- _WRITTEN EXERCISE_
Reproduce each line of the listing exactly.

- _DATASET EXTRACT_
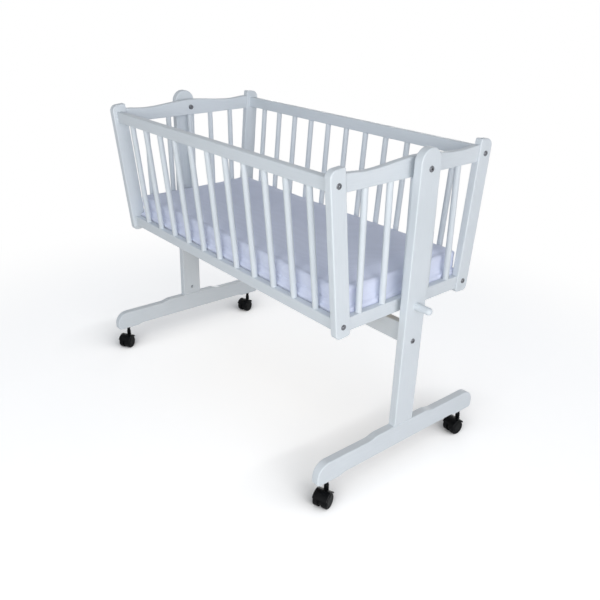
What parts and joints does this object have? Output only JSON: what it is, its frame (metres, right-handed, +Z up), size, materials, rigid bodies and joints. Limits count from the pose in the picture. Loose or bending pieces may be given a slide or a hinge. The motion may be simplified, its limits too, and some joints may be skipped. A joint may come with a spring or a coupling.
{
  "type": "swinging cradle on a stand",
  "caption": "Spindle-sided cradle with leaning sides and a mattress, swinging between two uprights on a castered stand, with a lock peg.",
  "frame": {"origin": "on the floor, at the centre of the object's bounding box seen from above", "axes": "+X along the cradle towards the end with the lock peg, +Z up, +Y across the cradle to its back"},
  "size_m": [1.0612, 0.5625, 0.8069],
  "materials": {
    "white_paint": "satin white paint over wood",
    "bare_wood": "unpainted",
    "mattress_cover": "plain matt woven cover",
    "bolt_steel": "dull zinc",
    "zinc_steel": "bright zinc",
    "black_plastic": "satin black",
    "wheel_plastic": "satin black"
  },
  "bodies": {
    "stand": {"near_upright": "white_paint", "far_upright": "white_paint", "near_foot": "white_paint", "far_foot": "white_paint", "stretcher": "white_paint", "pivot_bolts": "bolt_steel", "pivot_spacers": "zinc_steel", "pivot_washers": "zinc_steel", "pivot_nuts": "bolt_steel", "stretcher_bolts": "bolt_steel", "foot_bolts": "zinc_steel", "stand_barrel_nuts": "zinc_steel", "stand_dowels": "bare_wood", "caster_sockets": "black_plastic"},
    "cradle": {"near_front_post": "white_paint", "near_back_post": "white_paint", "far_front_post": "white_paint", "far_back_post": "white_paint", "near_top_rail": "white_paint", "near_low_rail": "white_paint", "far_top_rail": "white_paint", "far_low_rail": "white_paint", "front_top_rail": "white_paint", "front_low_rail": "white_paint", "back_top_rail": "white_paint", "back_low_rail": "white_paint", "near_spindles": "white_paint", "far_spindles": "white_paint", "front_spindles": "white_paint", "back_spindles": "white_paint", "base_board": "bare_wood", "front_batten": "bare_wood", "back_batten": "bare_wood", "mattress": "mattress_cover", "corner_bolts": "bolt_steel", "corner_barrel_nuts": "zinc_steel", "pivot_bushes": "zinc_steel"},
    "lock_peg": {"lock_peg": "white_paint"},
    "near_front_fork": {"near_front_hood": "black_plastic", "near_front_stem": "zinc_steel", "near_front_axle": "zinc_steel"},
    "near_front_wheel_a": {"near_front_wheel_a": "wheel_plastic"},
    "near_front_wheel_b": {"near_front_wheel_b": "wheel_plastic"},
    "near_back_fork": {"near_back_hood": "black_plastic", "near_back_stem": "zinc_steel", "near_back_axle": "zinc_steel"},
    "near_back_wheel_a": {"near_back_wheel_a": "wheel_plastic"},
    "near_back_wheel_b": {"near_back_wheel_b": "wheel_plastic"},
    "far_front_fork": {"far_front_hood": "black_plastic", "far_front_stem": "zinc_steel", "far_front_axle": "zinc_steel"},
    "far_front_wheel_a": {"far_front_wheel_a": "wheel_plastic"},
    "far_front_wheel_b": {"far_front_wheel_b": "wheel_plastic"},
    "far_back_fork": {"far_back_hood": "black_plastic", "far_back_stem": "zinc_steel", "far_back_axle": "zinc_steel"},
    "far_back_wheel_a": {"far_back_wheel_a": "wheel_plastic"},
    "far_back_wheel_b": {"far_back_wheel_b": "wheel_plastic"}
  },
  "joints": [
    {"name": "cradle_swing", "type": "hinge", "parent": "stand", "child": "cradle", "pos_m": [-0.01838, 0, 0.762], "axis": [1, 0, 0], "range_deg": [-16.4, 13.6]},
    {"name": "lock_peg_slide", "type": "slide", "parent": "stand", "child": "lock_peg", "axis": [1, 0, 0], "range_m": [-0.01, 0.012]},
    {"name": "near_front_swivel", "type": "hinge", "parent": "stand", "child": "near_front_fork", "pos_m": [0.47462, -0.242, 0.06], "axis": [0, 0, 1], "continuous": true},
    {"name": "near_front_wheel_a_spin", "type": "hinge", "parent": "near_front_fork", "child": "near_front_wheel_a", "pos_m": [0.48, -0.256, 0.02], "axis": [0.9336, 0.3584, 0], "continuous": true},
    {"name": "near_front_wheel_b_spin", "type": "hinge", "parent": "near_front_fork", "child": "near_front_wheel_b", "pos_m": [0.48, -0.256, 0.02], "axis": [0.9336, 0.3584, 0], "continuous": true},
    {"name": "near_back_swivel", "type": "hinge", "parent": "stand", "child": "near_back_fork", "pos_m": [0.47462, 0.242, 0.06], "axis": [0, 0, 1], "continuous": true},
    {"name": "near_back_wheel_a_spin", "type": "hinge", "parent": "near_back_fork", "child": "near_back_wheel_a", "pos_m": [0.47358, 0.22704, 0.02], "axis": [0.9976, -0.0698, 0], "continuous": true},
    {"name": "near_back_wheel_b_spin", "type": "hinge", "parent": "near_back_fork", "child": "near_back_wheel_b", "pos_m": [0.47358, 0.22704, 0.02], "axis": [0.9976, -0.0698, 0], "continuous": true},
    {"name": "far_front_swivel", "type": "hinge", "parent": "stand", "child": "far_front_fork", "pos_m": [-0.51138, -0.242, 0.06], "axis": [0, 0, 1], "continuous": true},
    {"name": "far_front_wheel_a_spin", "type": "hinge", "parent": "far_front_fork", "child": "far_front_wheel_a", "pos_m": [-0.50321, -0.25458, 0.02], "axis": [0.8387, 0.5446, 0], "continuous": true},
    {"name": "far_front_wheel_b_spin", "type": "hinge", "parent": "far_front_fork", "child": "far_front_wheel_b", "pos_m": [-0.50321, -0.25458, 0.02], "axis": [0.8387, 0.5446, 0], "continuous": true},
    {"name": "far_back_swivel", "type": "hinge", "parent": "stand", "child": "far_back_fork", "pos_m": [-0.51138, 0.242, 0.06], "axis": [0, 0, 1], "continuous": true},
    {"name": "far_back_wheel_a_spin", "type": "hinge", "parent": "far_back_fork", "child": "far_back_wheel_a", "pos_m": [-0.50674, 0.22773, 0.02], "axis": [0.9511, 0.309, 0], "continuous": true},
    {"name": "far_back_wheel_b_spin", "type": "hinge", "parent": "far_back_fork", "child": "far_back_wheel_b", "pos_m": [-0.50674, 0.22773, 0.02], "axis": [0.9511, 0.309, 0], "continuous": true}
  ]
}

- _TASK RESULT_
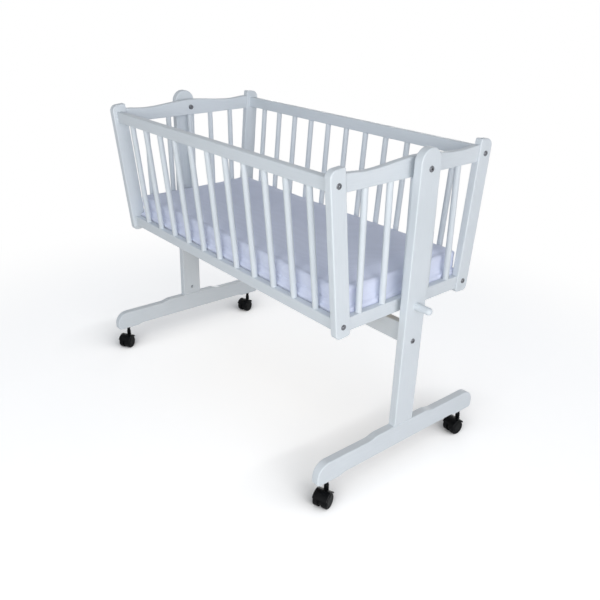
What parts and joints does this object have? Output only JSON: what it is, its frame (metres, right-handed, +Z up), size, materials, rigid bodies and joints. Limits count from the pose in the picture. Loose or bending pieces may be given a slide or a hinge. The motion may be simplified, its limits too, and some joints may be skipped. A joint may come with a spring or a coupling.
{
  "type": "swinging cradle on a stand",
  "caption": "Spindle-sided cradle with leaning sides and a mattress, swinging between two uprights on a castered stand, with a lock peg.",
  "frame": {"origin": "on the floor, at the centre of the object's bounding box seen from above", "axes": "+X along the cradle towards the end with the lock peg, +Z up, +Y across the cradle to its back"},
  "size_m": [1.0612, 0.5625, 0.8069],
  "materials": {
    "white_paint": "satin white paint over wood",
    "bare_wood": "unpainted",
    "mattress_cover": "plain matt woven cover",
    "bolt_steel": "dull zinc",
    "zinc_steel": "bright zinc",
    "black_plastic": "satin black",
    "wheel_plastic": "satin black"
  },
  "bodies": {
    "stand": {"near_upright": "white_paint", "far_upright": "white_paint", "near_foot": "white_paint", "far_foot": "white_paint", "stretcher": "white_paint", "pivot_bolts": "bolt_steel", "pivot_spacers": "zinc_steel", "pivot_washers": "zinc_steel", "pivot_nuts": "bolt_steel", "stretcher_bolts": "bolt_steel", "foot_bolts": "zinc_steel", "stand_barrel_nuts": "zinc_steel", "stand_dowels": "bare_wood", "caster_sockets": "black_plastic"},
    "cradle": {"near_front_post": "white_paint", "near_back_post": "white_paint", "far_front_post": "white_paint", "far_back_post": "white_paint", "near_top_rail": "white_paint", "near_low_rail": "white_paint", "far_top_rail": "white_paint", "far_low_rail": "white_paint", "front_top_rail": "white_paint", "front_low_rail": "white_paint", "back_top_rail": "white_paint", "back_low_rail": "white_paint", "near_spindles": "white_paint", "far_spindles": "white_paint", "front_spindles": "white_paint", "back_spindles": "white_paint", "base_board": "bare_wood", "front_batten": "bare_wood", "back_batten": "bare_wood", "mattress": "mattress_cover", "corner_bolts": "bolt_steel", "corner_barrel_nuts": "zinc_steel", "pivot_bushes": "zinc_steel"},
    "lock_peg": {"lock_peg": "white_paint"},
    "near_front_fork": {"near_front_hood": "black_plastic", "near_front_stem": "zinc_steel", "near_front_axle": "zinc_steel"},
    "near_front_wheel_a": {"near_front_wheel_a": "wheel_plastic"},
    "near_front_wheel_b": {"near_front_wheel_b": "wheel_plastic"},
    "near_back_fork": {"near_back_hood": "black_plastic", "near_back_stem": "zinc_steel", "near_back_axle": "zinc_steel"},
    "near_back_wheel_a": {"near_back_wheel_a": "wheel_plastic"},
    "near_back_wheel_b": {"near_back_wheel_b": "wheel_plastic"},
    "far_front_fork": {"far_front_hood": "black_plastic", "far_front_stem": "zinc_steel", "far_front_axle": "zinc_steel"},
    "far_front_wheel_a": {"far_front_wheel_a": "wheel_plastic"},
    "far_front_wheel_b": {"far_front_wheel_b": "wheel_plastic"},
    "far_back_fork": {"far_back_hood": "black_plastic", "far_back_stem": "zinc_steel", "far_back_axle": "zinc_steel"},
    "far_back_wheel_a": {"far_back_wheel_a": "wheel_plastic"},
    "far_back_wheel_b": {"far_back_wheel_b": "wheel_plastic"}
  },
  "joints": [
    {"name": "cradle_swing", "type": "hinge", "parent": "stand", "child": "cradle", "pos_m": [-0.01838, 0, 0.762], "axis": [1, 0, 0], "range_deg": [-16.4, 13.6]},
    {"name": "lock_peg_slide", "type": "slide", "parent": "stand", "child": "lock_peg", "axis": [1, 0, 0], "range_m": [-0.01, 0.012]},
    {"name": "near_front_swivel", "type": "hinge", "parent": "stand", "child": "near_front_fork", "pos_m": [0.47462, -0.242, 0.06], "axis": [0, 0, 1], "continuous": true},
    {"name": "near_front_wheel_a_spin", "type": "hinge", "parent": "near_front_fork", "child": "near_front_wheel_a", "pos_m": [0.48, -0.256, 0.02], "axis": [0.9336, 0.3584, 0], "continuous": true},
    {"name": "near_front_wheel_b_spin", "type": "hinge", "parent": "near_front_fork", "child": "near_front_wheel_b", "pos_m": [0.48, -0.256, 0.02], "axis": [0.9336, 0.3584, 0], "continuous": true},
    {"name": "near_back_swivel", "type": "hinge", "parent": "stand", "child": "near_back_fork", "pos_m": [0.47462, 0.242, 0.06], "axis": [0, 0, 1], "continuous": true},
    {"name": "near_back_wheel_a_spin", "type": "hinge", "parent": "near_back_fork", "child": "near_back_wheel_a", "pos_m": [0.47358, 0.22704, 0.02], "axis": [0.9976, -0.0698, 0], "continuous": true},
    {"name": "near_back_wheel_b_spin", "type": "hinge", "parent": "near_back_fork", "child": "near_back_wheel_b", "pos_m": [0.47358, 0.22704, 0.02], "axis": [0.9976, -0.0698, 0], "continuous": true},
    {"name": "far_front_swivel", "type": "hinge", "parent": "stand", "child": "far_front_fork", "pos_m": [-0.51138, -0.242, 0.06], "axis": [0, 0, 1], "continuous": true},
    {"name": "far_front_wheel_a_spin", "type": "hinge", "parent": "far_front_fork", "child": "far_front_wheel_a", "pos_m": [-0.50321, -0.25458, 0.02], "axis": [0.8387, 0.5446, 0], "continuous": true},
    {"name": "far_front_wheel_b_spin", "type": "hinge", "parent": "far_front_fork", "child": "far_front_wheel_b", "pos_m": [-0.50321, -0.25458, 0.02], "axis": [0.8387, 0.5446, 0], "continuous": true},
    {"name": "far_back_swivel", "type": "hinge", "parent": "stand", "child": "far_back_fork", "pos_m": [-0.51138, 0.242, 0.06], "axis": [0, 0, 1], "continuous": true},
    {"name": "far_back_wheel_a_spin", "type": "hinge", "parent": "far_back_fork", "child": "far_back_wheel_a", "pos_m": [-0.50674, 0.22773, 0.02], "axis": [0.9511, 0.309, 0], "continuous": true},
    {"name": "far_back_wheel_b_spin", "type": "hinge", "parent": "far_back_fork", "child": "far_back_wheel_b", "pos_m": [-0.50674, 0.22773, 0.02], "axis": [0.9511, 0.309, 0], "continuous": true}
  ]
}